More dangerous, perhaps, was the scene where he had to smack a bull on his behind. Several animals were used, with the trainers getting them tired before putting the actors in the corral. "My daughter was on set with us one day and a bull went by us at speed with cowboys chasing it. It had gored one of the horses and just took off down the road," recalls Allen.
"I thought it was a good thing that wasn't the one we were slapping, because that would have made it a whole different movie."
He also had to contend with Travolta's playfulness. Allen says the actors have a lot of mutual respect for each other, with everyone having something they do pretty well. Travolta, he adds, is "pretty aggressive on a bike - ramming me, he thought that was real fun, he'd chase me around".
Travolta calls Allen an antagoniser. "You have to drop the gauntlet at some time after all those jokes at our expense. He would rev the bike until it was deafening. I couldn't get off my bike to handle him so I had to bump into him - lots," he says.
It was his idea to get Peter Fonda, the original Easy Rider, to make a cameo appearance in the film. "I was 14 when he arrived on the screen in Easy Rider. It would be like me turning up showing up in a white suit and a black shirt in some dance movie 20 years from now, it has significance. I knew it would, even though it addresses a certain generation. It worked like a dream," says Travolta.

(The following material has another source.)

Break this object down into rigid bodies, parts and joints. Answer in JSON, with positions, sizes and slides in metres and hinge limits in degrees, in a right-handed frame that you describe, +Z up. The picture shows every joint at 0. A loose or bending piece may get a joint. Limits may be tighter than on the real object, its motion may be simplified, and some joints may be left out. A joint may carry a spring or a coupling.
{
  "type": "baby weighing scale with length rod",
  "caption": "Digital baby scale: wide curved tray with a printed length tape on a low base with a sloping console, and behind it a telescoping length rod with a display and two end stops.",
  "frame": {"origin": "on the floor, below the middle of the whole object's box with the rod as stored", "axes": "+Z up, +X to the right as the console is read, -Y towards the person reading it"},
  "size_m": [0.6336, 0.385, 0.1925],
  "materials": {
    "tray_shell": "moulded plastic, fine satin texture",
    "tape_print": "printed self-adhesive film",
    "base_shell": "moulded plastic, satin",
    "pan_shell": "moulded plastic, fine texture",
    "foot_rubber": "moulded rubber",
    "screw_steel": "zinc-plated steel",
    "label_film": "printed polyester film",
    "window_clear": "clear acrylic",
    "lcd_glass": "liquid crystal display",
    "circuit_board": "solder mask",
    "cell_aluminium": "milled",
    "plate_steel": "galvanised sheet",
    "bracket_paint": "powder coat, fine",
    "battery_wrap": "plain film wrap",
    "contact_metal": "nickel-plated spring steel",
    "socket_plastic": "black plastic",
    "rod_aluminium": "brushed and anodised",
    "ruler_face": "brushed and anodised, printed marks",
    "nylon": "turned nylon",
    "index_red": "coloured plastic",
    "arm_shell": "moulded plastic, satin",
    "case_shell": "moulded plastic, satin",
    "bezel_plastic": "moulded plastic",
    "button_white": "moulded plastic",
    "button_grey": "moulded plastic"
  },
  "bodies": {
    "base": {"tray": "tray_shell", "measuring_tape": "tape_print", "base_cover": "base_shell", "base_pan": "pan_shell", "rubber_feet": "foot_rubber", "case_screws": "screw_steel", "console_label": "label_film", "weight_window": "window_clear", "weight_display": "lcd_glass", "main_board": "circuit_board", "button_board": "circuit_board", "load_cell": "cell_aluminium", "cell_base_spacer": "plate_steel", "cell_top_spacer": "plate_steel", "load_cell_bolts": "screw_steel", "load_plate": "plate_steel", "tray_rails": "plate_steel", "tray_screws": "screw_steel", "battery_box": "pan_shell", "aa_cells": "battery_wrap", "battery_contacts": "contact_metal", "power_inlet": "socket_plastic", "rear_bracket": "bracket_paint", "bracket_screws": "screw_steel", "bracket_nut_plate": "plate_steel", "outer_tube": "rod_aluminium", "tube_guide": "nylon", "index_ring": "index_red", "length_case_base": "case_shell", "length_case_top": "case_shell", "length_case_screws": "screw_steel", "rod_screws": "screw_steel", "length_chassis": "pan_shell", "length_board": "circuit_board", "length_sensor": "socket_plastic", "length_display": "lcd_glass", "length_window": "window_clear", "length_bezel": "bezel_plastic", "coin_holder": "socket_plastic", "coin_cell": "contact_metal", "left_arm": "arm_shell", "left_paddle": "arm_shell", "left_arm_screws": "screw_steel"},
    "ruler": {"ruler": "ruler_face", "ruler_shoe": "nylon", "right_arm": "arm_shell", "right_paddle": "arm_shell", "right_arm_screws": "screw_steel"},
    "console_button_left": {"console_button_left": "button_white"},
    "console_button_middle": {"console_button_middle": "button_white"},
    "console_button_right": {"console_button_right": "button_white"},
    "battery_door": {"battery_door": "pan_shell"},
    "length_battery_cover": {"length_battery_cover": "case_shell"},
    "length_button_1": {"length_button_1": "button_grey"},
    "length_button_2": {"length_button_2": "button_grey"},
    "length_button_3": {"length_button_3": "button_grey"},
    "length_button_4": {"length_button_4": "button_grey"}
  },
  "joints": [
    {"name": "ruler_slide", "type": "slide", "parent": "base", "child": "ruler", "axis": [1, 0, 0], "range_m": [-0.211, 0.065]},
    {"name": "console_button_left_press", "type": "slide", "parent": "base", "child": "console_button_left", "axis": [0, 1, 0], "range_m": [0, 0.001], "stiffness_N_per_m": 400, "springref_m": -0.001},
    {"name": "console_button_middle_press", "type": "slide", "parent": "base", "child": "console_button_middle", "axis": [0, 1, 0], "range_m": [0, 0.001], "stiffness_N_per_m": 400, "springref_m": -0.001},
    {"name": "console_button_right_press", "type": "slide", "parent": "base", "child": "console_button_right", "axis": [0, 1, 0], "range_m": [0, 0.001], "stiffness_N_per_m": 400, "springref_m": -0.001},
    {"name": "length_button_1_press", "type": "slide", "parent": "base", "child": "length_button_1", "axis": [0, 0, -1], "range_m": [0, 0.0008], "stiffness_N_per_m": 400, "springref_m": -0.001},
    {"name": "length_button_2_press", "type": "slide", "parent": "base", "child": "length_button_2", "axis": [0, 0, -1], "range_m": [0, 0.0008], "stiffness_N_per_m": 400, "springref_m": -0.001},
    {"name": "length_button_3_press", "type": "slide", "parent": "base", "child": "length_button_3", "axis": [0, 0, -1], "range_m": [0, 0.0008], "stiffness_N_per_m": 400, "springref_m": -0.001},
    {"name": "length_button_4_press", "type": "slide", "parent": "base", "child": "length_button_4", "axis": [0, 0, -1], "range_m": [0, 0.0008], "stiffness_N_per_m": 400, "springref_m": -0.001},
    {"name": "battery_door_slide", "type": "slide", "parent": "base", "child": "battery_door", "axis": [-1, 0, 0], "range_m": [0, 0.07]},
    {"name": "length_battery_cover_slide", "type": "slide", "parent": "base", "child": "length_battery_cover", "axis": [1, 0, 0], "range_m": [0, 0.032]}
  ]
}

With the success of the film, the Wild Hogs may ride again. "We all thought the movie was going to do around $20m which is a very respectable opening weekend. It's a big success if you do that," says Travolta.
"We woke up to $37.7m, which broke something like five records in a row. Sunday night, the movie's been out two days and I get a call that I'm getting any offer for the sequel on Monday.
"I said 'come on, let us enjoy a week'. They were already on it on Sunday night. So, what we say to that is, let's see a script. But I know the boys want to be together again."
* Wild Hogs (12) is now showing in cinemas.